• [Source data]:
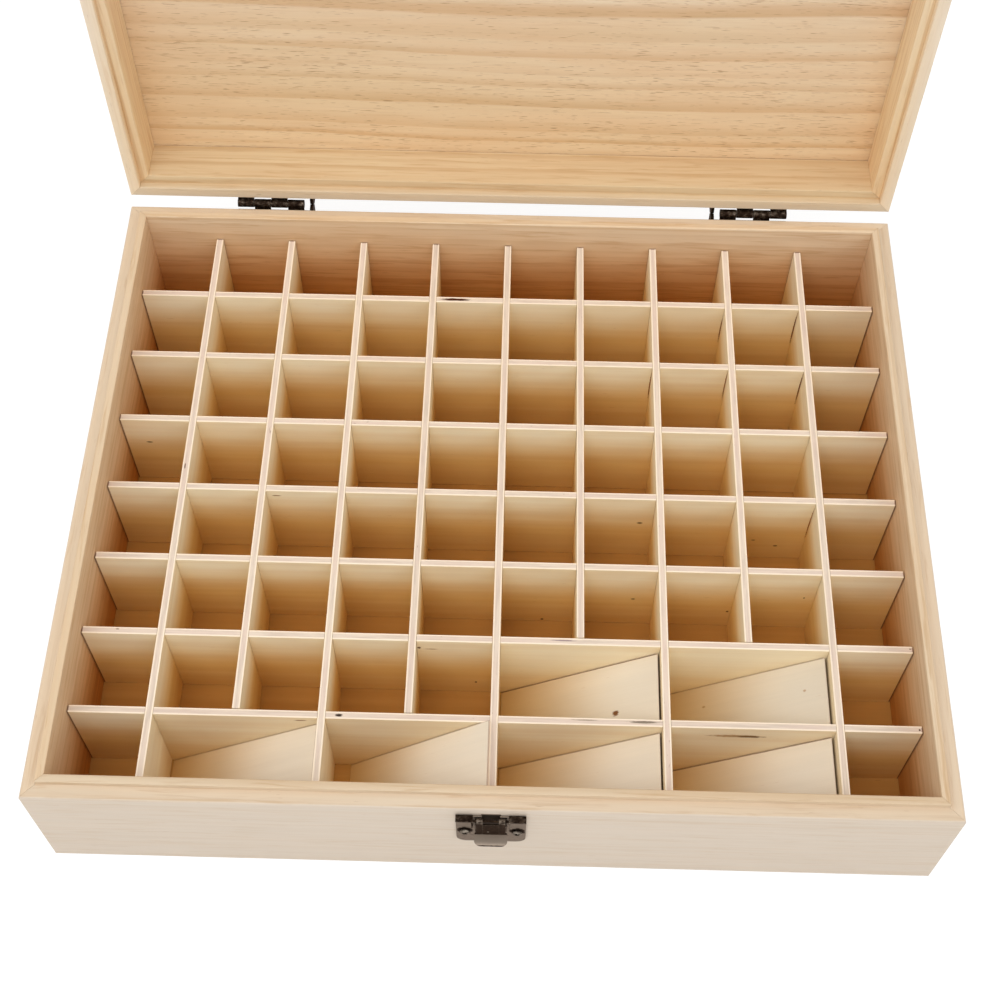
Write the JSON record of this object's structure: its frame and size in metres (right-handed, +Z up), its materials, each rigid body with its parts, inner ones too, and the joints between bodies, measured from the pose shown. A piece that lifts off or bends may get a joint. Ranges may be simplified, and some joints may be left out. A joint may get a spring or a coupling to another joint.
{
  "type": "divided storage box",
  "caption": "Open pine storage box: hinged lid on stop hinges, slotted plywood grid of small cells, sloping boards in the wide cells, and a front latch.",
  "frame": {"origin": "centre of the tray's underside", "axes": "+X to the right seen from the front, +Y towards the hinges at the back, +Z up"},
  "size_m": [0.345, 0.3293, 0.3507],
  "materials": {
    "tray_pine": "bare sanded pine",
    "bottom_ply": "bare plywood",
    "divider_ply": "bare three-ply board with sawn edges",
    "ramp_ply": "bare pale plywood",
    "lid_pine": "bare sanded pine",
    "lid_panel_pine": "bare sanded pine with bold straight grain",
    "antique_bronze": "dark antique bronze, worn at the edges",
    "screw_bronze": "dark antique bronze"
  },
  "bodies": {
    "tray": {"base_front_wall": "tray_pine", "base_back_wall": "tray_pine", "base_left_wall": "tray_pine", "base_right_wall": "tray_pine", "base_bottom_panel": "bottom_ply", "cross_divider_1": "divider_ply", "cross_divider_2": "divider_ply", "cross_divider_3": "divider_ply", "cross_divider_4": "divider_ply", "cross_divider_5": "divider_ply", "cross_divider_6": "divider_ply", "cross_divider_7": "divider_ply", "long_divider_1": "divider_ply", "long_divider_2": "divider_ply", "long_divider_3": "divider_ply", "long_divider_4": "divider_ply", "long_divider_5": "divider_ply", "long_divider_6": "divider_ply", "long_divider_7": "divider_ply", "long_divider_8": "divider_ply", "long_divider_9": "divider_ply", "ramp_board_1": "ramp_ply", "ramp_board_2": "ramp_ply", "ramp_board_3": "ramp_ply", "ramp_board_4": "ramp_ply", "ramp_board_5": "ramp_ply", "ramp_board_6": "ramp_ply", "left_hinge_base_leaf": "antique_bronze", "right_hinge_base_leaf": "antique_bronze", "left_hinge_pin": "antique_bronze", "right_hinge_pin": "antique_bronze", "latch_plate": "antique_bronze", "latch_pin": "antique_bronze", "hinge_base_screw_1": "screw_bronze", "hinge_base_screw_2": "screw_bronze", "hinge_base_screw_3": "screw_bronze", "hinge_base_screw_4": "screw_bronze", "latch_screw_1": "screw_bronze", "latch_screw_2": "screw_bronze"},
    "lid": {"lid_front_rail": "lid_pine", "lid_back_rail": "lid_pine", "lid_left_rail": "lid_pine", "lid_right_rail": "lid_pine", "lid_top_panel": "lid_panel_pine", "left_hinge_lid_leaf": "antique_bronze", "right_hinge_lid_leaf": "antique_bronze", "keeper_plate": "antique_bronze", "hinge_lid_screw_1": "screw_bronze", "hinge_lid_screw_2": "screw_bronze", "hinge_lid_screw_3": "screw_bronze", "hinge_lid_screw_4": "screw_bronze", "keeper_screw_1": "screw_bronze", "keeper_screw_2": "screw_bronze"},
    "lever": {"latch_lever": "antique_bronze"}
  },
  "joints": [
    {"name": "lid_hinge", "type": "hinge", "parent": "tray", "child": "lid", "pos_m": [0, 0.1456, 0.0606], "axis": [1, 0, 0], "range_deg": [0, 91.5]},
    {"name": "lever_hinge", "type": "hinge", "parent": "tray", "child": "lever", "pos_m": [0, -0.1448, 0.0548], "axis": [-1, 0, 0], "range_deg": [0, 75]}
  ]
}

• [Job]: Would you copy out each line exactly as written?

• [Solution to this task]:
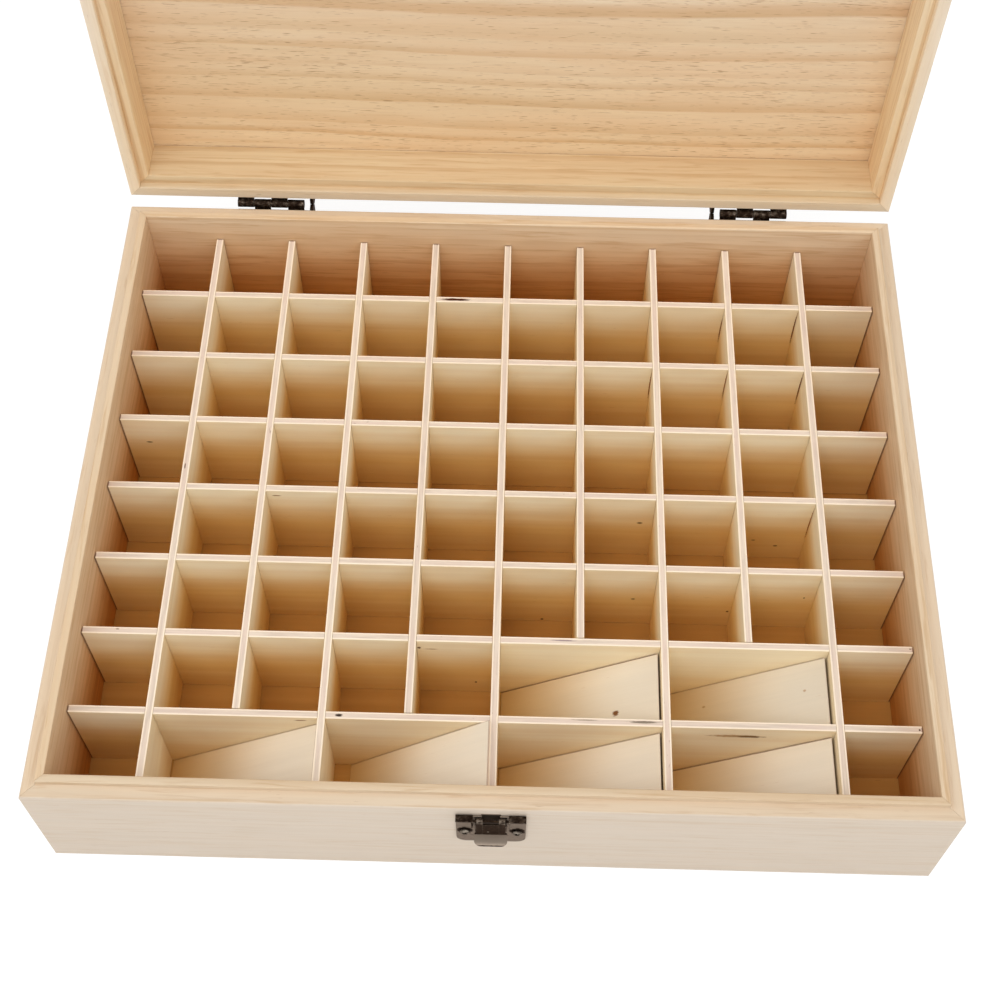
Write the JSON record of this object's structure: its frame and size in metres (right-handed, +Z up), its materials, each rigid body with its parts, inner ones too, and the joints between bodies, measured from the pose shown. A piece that lifts off or bends may get a joint. Ranges may be simplified, and some joints may be left out. A joint may get a spring or a coupling to another joint.
{
  "type": "divided storage box",
  "caption": "Open pine storage box: hinged lid on stop hinges, slotted plywood grid of small cells, sloping boards in the wide cells, and a front latch.",
  "frame": {"origin": "centre of the tray's underside", "axes": "+X to the right seen from the front, +Y towards the hinges at the back, +Z up"},
  "size_m": [0.345, 0.3293, 0.3507],
  "materials": {
    "tray_pine": "bare sanded pine",
    "bottom_ply": "bare plywood",
    "divider_ply": "bare three-ply board with sawn edges",
    "ramp_ply": "bare pale plywood",
    "lid_pine": "bare sanded pine",
    "lid_panel_pine": "bare sanded pine with bold straight grain",
    "antique_bronze": "dark antique bronze, worn at the edges",
    "screw_bronze": "dark antique bronze"
  },
  "bodies": {
    "tray": {"base_front_wall": "tray_pine", "base_back_wall": "tray_pine", "base_left_wall": "tray_pine", "base_right_wall": "tray_pine", "base_bottom_panel": "bottom_ply", "cross_divider_1": "divider_ply", "cross_divider_2": "divider_ply", "cross_divider_3": "divider_ply", "cross_divider_4": "divider_ply", "cross_divider_5": "divider_ply", "cross_divider_6": "divider_ply", "cross_divider_7": "divider_ply", "long_divider_1": "divider_ply", "long_divider_2": "divider_ply", "long_divider_3": "divider_ply", "long_divider_4": "divider_ply", "long_divider_5": "divider_ply", "long_divider_6": "divider_ply", "long_divider_7": "divider_ply", "long_divider_8": "divider_ply", "long_divider_9": "divider_ply", "ramp_board_1": "ramp_ply", "ramp_board_2": "ramp_ply", "ramp_board_3": "ramp_ply", "ramp_board_4": "ramp_ply", "ramp_board_5": "ramp_ply", "ramp_board_6": "ramp_ply", "left_hinge_base_leaf": "antique_bronze", "right_hinge_base_leaf": "antique_bronze", "left_hinge_pin": "antique_bronze", "right_hinge_pin": "antique_bronze", "latch_plate": "antique_bronze", "latch_pin": "antique_bronze", "hinge_base_screw_1": "screw_bronze", "hinge_base_screw_2": "screw_bronze", "hinge_base_screw_3": "screw_bronze", "hinge_base_screw_4": "screw_bronze", "latch_screw_1": "screw_bronze", "latch_screw_2": "screw_bronze"},
    "lid": {"lid_front_rail": "lid_pine", "lid_back_rail": "lid_pine", "lid_left_rail": "lid_pine", "lid_right_rail": "lid_pine", "lid_top_panel": "lid_panel_pine", "left_hinge_lid_leaf": "antique_bronze", "right_hinge_lid_leaf": "antique_bronze", "keeper_plate": "antique_bronze", "hinge_lid_screw_1": "screw_bronze", "hinge_lid_screw_2": "screw_bronze", "hinge_lid_screw_3": "screw_bronze", "hinge_lid_screw_4": "screw_bronze", "keeper_screw_1": "screw_bronze", "keeper_screw_2": "screw_bronze"},
    "lever": {"latch_lever": "antique_bronze"}
  },
  "joints": [
    {"name": "lid_hinge", "type": "hinge", "parent": "tray", "child": "lid", "pos_m": [0, 0.1456, 0.0606], "axis": [1, 0, 0], "range_deg": [0, 91.5]},
    {"name": "lever_hinge", "type": "hinge", "parent": "tray", "child": "lever", "pos_m": [0, -0.1448, 0.0548], "axis": [-1, 0, 0], "range_deg": [0, 75]}
  ]
}